La Jornada
Tras la muerte de Fidel Castro, el
presidente electo estadunidense, Donald Trump, fiel a su estilo y sin
escatimar brutalidad, condicionó la continuación del proceso de deshielo
iniciado por los gobiernos de Barack Obama y Raúl Castro entre
Washington y La Habana a que las autoridades de Cuba acepten renegociar
un mejor acuerdo; es decir, les exigió aceptar directrices injerencistas en materia de política interna.
Tal postura confirma las intenciones del que en enero próximo ocupará
la Casa Blanca, de detener la normalización de los vínculos bilaterales
después de más de medio siglo de una intensa hostilidad militar,
económica, diplomática y propagandística contra la isla caribeña, que
fue plasmada en leyes y sostenida como política de Estado por los 10
antecesores de Obama en la Presidencia.

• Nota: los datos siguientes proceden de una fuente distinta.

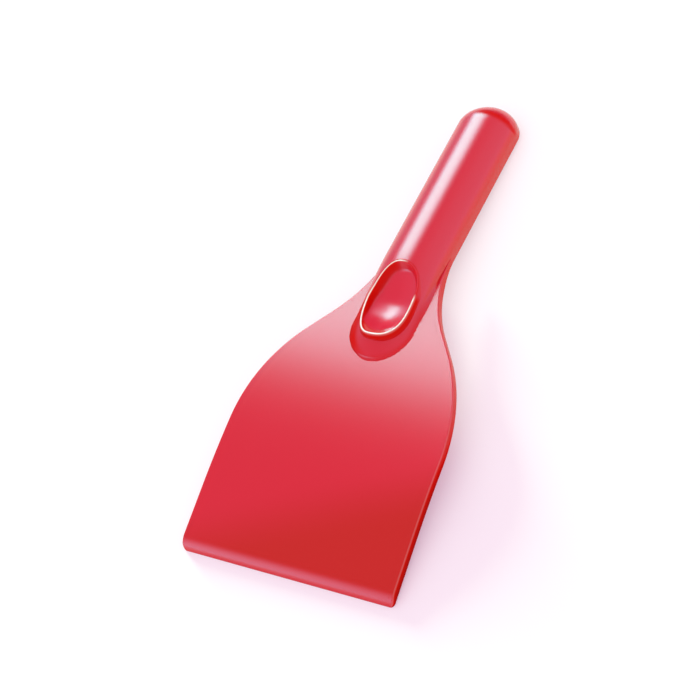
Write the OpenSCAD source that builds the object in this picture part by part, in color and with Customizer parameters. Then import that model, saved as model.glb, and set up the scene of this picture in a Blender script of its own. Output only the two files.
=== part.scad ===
// Windshield ice scraper: a fan-shaped bent blade and a hollow half-round handle with a thumb rest.
// It lies face up on its scraping edge and the end of its handle.
// +X is across the blade, +Y runs from the scraping edge to the end of the handle, +Z is the front.
// Lengths called plan lengths are measured along the handle's base plane, from the handle's end.

/* [Overall] */
// Plan length from the end of the handle to the scraping edge
overall_l = 215; // [175:1:260]
// Width of the scraping edge
blade_w = 100; // [80:1:125]

/* [Blade] */
// Depth of the blade's side walls, which is the full thickness of the blade
edge_depth = 3.6; // [3:0.1:5]
// Thickness of the thinner panel inside the side rims
panel_t = 2.4; // [1.6:0.1:2.8]
// Width of the thick rim along each side
rim_w = 2.2; // [1.5:0.1:4]
// Radius of the convex shoulder
shoulder_r = 71.5; // [40:0.5:90]
// Radius of the concave neck
neck_r = 59; // [30:0.5:80]
// Length of the straight side behind the scraping edge
side_l = 53; // [35:1:65]
// Outward slope of the straight side, in degrees
side_flare = 0.4; // [0:0.1:2]
// Plan length at which the blade starts to bend
bend_start = 103; // [90:1:115]
// Angle between the handle and the flat end of the blade, in degrees
bend_angle = 14.2; // [8:0.1:20]
// Length of the flat end of the blade, behind the scraping edge
flat_l = 27; // [20:1:32]
// Length of the full-thickness band behind the scraping edge
edge_band_l = 11; // [9:0.5:18]
// Radius that rolls the front face over to the scraping edge
edge_roll_r = 7; // [5.5:0.1:9]
// Radius of the two corners of the scraping edge
corner_r = 1.8; // [0.5:0.1:4]

/* [Handle] */
// Width of the handle
handle_w = 27.5; // [22:0.5:34]
// Height of the handle, from its base to its crest
handle_h = 13.6; // [11:0.1:18]
// Plan length of the rounded end of the handle
cap_l = 11.5; // [8:0.5:14]
// Wall of the hollow handle
handle_wall = 2.2; // [1.6:0.1:3]
// Length of the sloping crest before the thumb rest
ramp_lead = 4.4; // [2:0.1:8]
// Plan length of the handle, from its end to its nose on the blade
handle_l = 126; // [116:1:140]
// Height of the crest above the base at the nose
nose_h = 8.5; // [7:0.1:11]
// Plan length at which the sides of the handle start to flare into the blade
neck_start = 72.5; // [64:0.5:80]

/* [Thumb rest] */
// Width of the handle's shoulder on each side of the rim
shoulder_w = 2.85; // [2.4:0.05:5]
// Length of the thumb rest over its rim
dish_l = 33.6; // [26:0.1:41]
// Length of the nose of the handle beyond the rim
nose_l = 8; // [5:0.5:14]
// Width of the raised rim
lip_t = 1; // [0.6:0.1:1.6]
// Height of the rim over the nose of the handle
lip_h = 1; // [0.5:0.1:2]
// Depth of the ring that makes the raised rim
lip_ring_h = 1.4; // [0.8:0.1:2]
// Drop of the rim from its middle line to its sides
lip_crown = 2.4; // [1:0.1:3]
// Height of the floor of the dish above the base of the handle
dish_floor_z = 4.4; // [3.6:0.1:5.5]
// Wall under the dish
dish_wall = 1.6; // [1:0.1:2]
// Radius between the floor and the wall of the dish
dish_floor_r = 3.6; // [2:0.1:5]

/* [Ribs] */
// Number of cross ribs in the hollow of the handle
rib_count = 4; // [2:1:6]
// Thickness of a cross rib
rib_t = 1.6; // [1:0.1:2.5]
// Plan length of the first rib
rib_first = 18; // [14:1:24]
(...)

Aunque semejante estrategia
conllevó un inmenso sufrimiento para la población cubana y cuantiosas
pérdidas para numerosas empresas estadunidenses, no logró su objetivo:
lograr que la economía de Cuba se paralizara y sus habitantes,
exasperados por las privaciones, derrocaran al régimen revolucionario.

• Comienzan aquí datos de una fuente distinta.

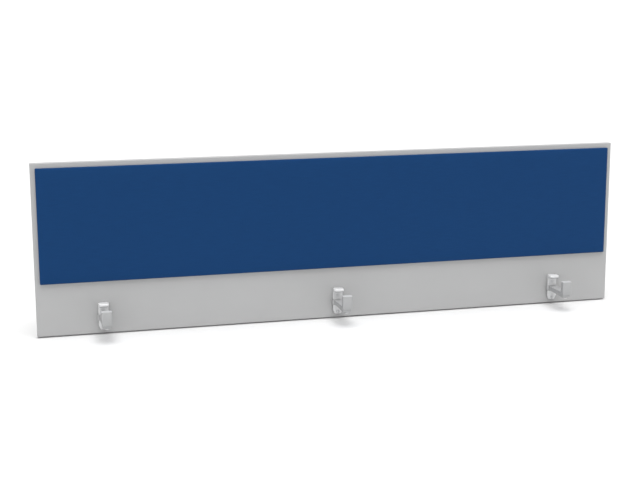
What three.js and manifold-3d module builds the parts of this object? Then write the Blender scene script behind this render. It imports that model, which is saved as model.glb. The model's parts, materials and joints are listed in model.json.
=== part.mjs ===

Con el paso de las décadas, el embargo y la beligerancia de Estados
Unidos terminó por perder apoyo político hasta entre los exiliados
cubanos de Miami y entre numerosos empresarios, incluido el propio
Donald Trump, quien en algún momento intentó burlar el bloqueo para
hacer negocios en Cuba. Por lo demás, a diferencia de sus ataques
verbales contra China y los mexicanos, que han sido constantes en sus
declaraciones desde hace mucho tiempo, las críticas a la normalización
de relaciones con la nación antillana fueron un recurso oratorio de
última hora, claramente orientado a atraer el voto de la comunidad
cubano-estadunidense.
Significativamente, su más reciente crítica al deshielo
emprendido por Obama y Castro coincidió con el vuelo inaugural de una
aerolínea de Estados Unidos a La Habana. Aunque la intensificación de
los intercambios ha avanzado a un ritmo mucho más lento del que habría
podido esperarse, y por más que el bloqueo siga codificado en leyes
estadunidenses, lo cierto es que las órdenes ejecutivas de Obama para
atenuarlo han hecho detonar un proceso que no será fácilmente
reversible.
En esta perspectiva, la hostilidad de Trump contra Cuba se inscribe
en el catálogo de propósitos de incierto futuro, junto con su amenaza de
bardear la totalidad de la frontera con México, deportar a tres
millones de mexicanos indocumentados en sus primeros cien días de
gobierno y sacar a Estados Unidos de acuerdos comerciales que resultan
fundamentales para la economía del país vecino o, cuando menos, de
renegociarlos.
En suma, el propósito del próximo habitante de la Casa Blanca de
devolver las relaciones con Cuba a la condición de remanente de la guerra fría,
depende de multiplicidad de factores que no le son necesariamente
propicios. En este terreno, como en otros, cabe esperar que el Poder
Ejecutivo del país vecino termine entrampado en un tejido de intereses
encontrados y que, así sea a contrapelo de los deseos de Trump o de sus
compromisos de campaña, el sentido común termine por imponerse al
integrismo aislacionista, el espíritu hostil y la nostalgia imperial que
caracterizan la visión internacional del magnate neoyorquino.